I'm sorry. Historically, in downturns, I should specify.

J
Juan Vargues
executive

Sorry, on the -- Yes. But it has been also quite stable because the historical Dometic has been very much aimed to the larger Yachts. And normally, there's some less sensitive markets than when we are talking about the smaller boats, the American part of the Dometic Marine, the sister, is reacting on. So I believe that we have a very good mix with the larger boats on the historical Dometic Marine and then the smaller boats now, with the American part of the Marine business. So it's a pretty good balance.

Operator

Thank you. That's all the time we have today for questions.

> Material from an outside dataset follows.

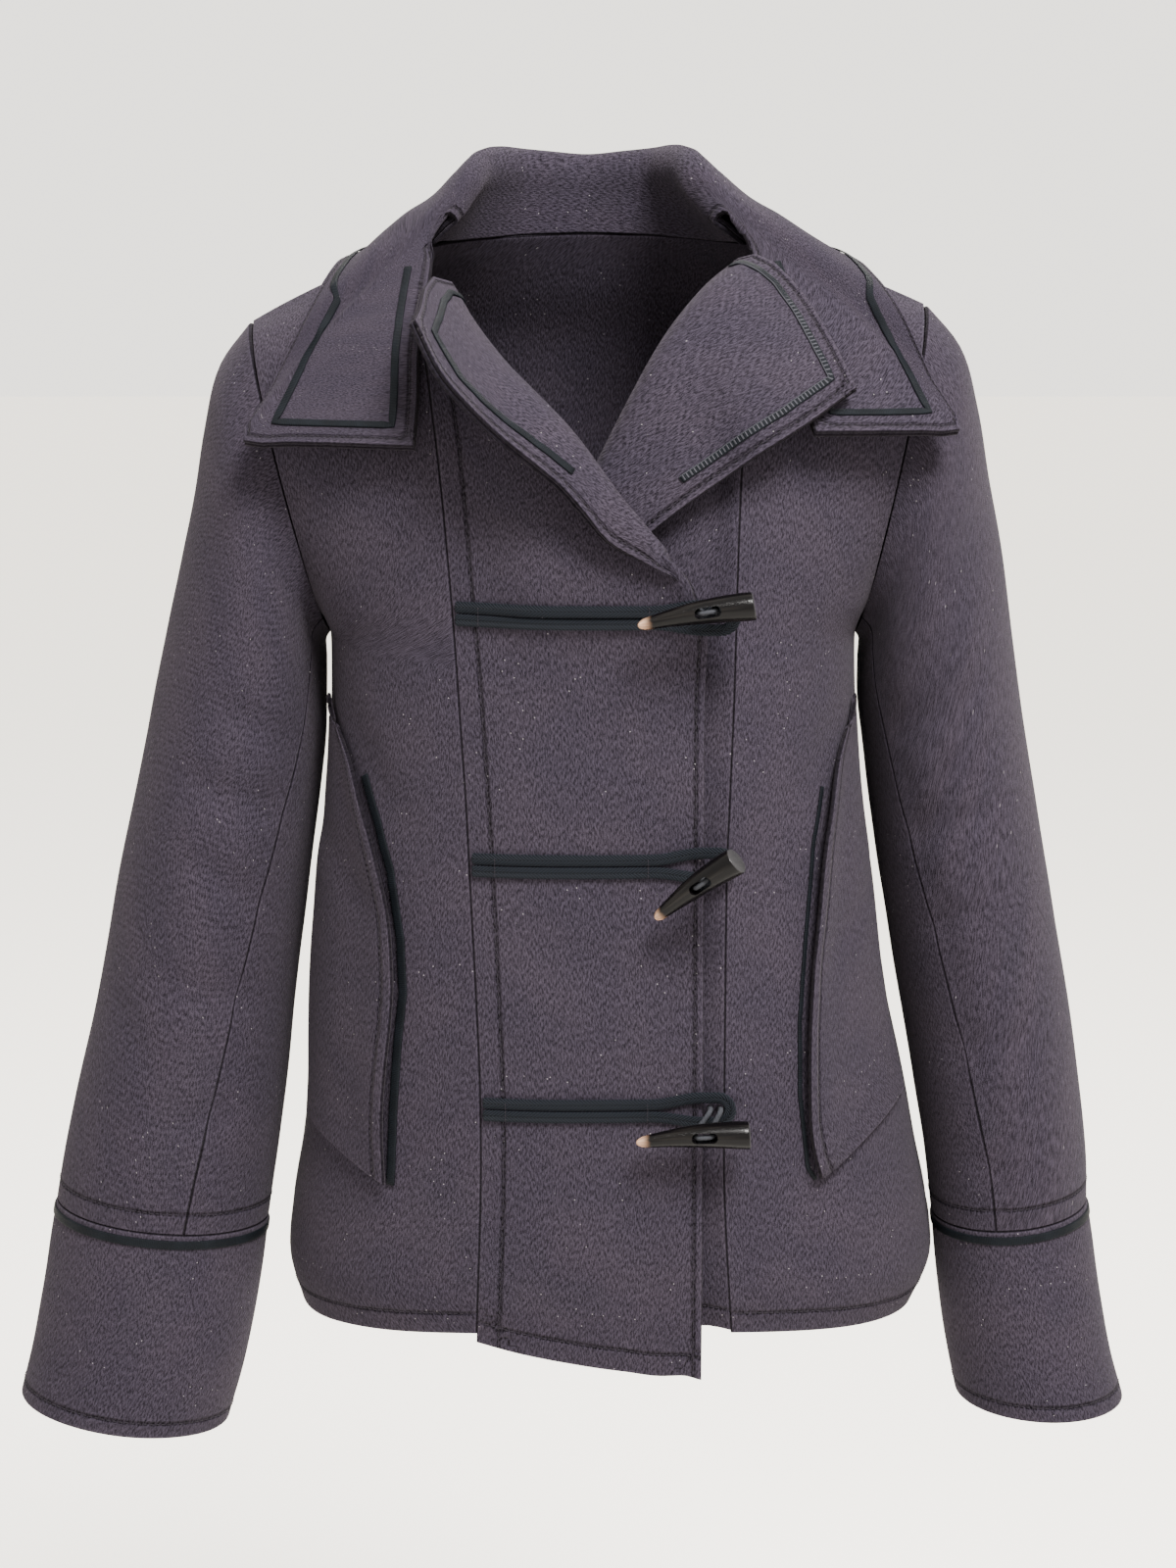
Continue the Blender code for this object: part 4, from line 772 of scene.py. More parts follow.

So with this, I would like to hand the call back over to Rikard for any additional or closing remarks. Over to you, sir.

R
Rikard Tunedal
executive

Thank you very much. So before ending, any final words from you, Juan?

J
Juan Vargues
executive

Well, thank you very much, all of you for showing interest for the company. We keep working on our strategy, and we will make sure to keep delivering. So thank you very much for your attention. And have a happy holidays, by the way. I guess that for many of us, this is the last day. So enjoy your holidays, and we see you soon. Thank you.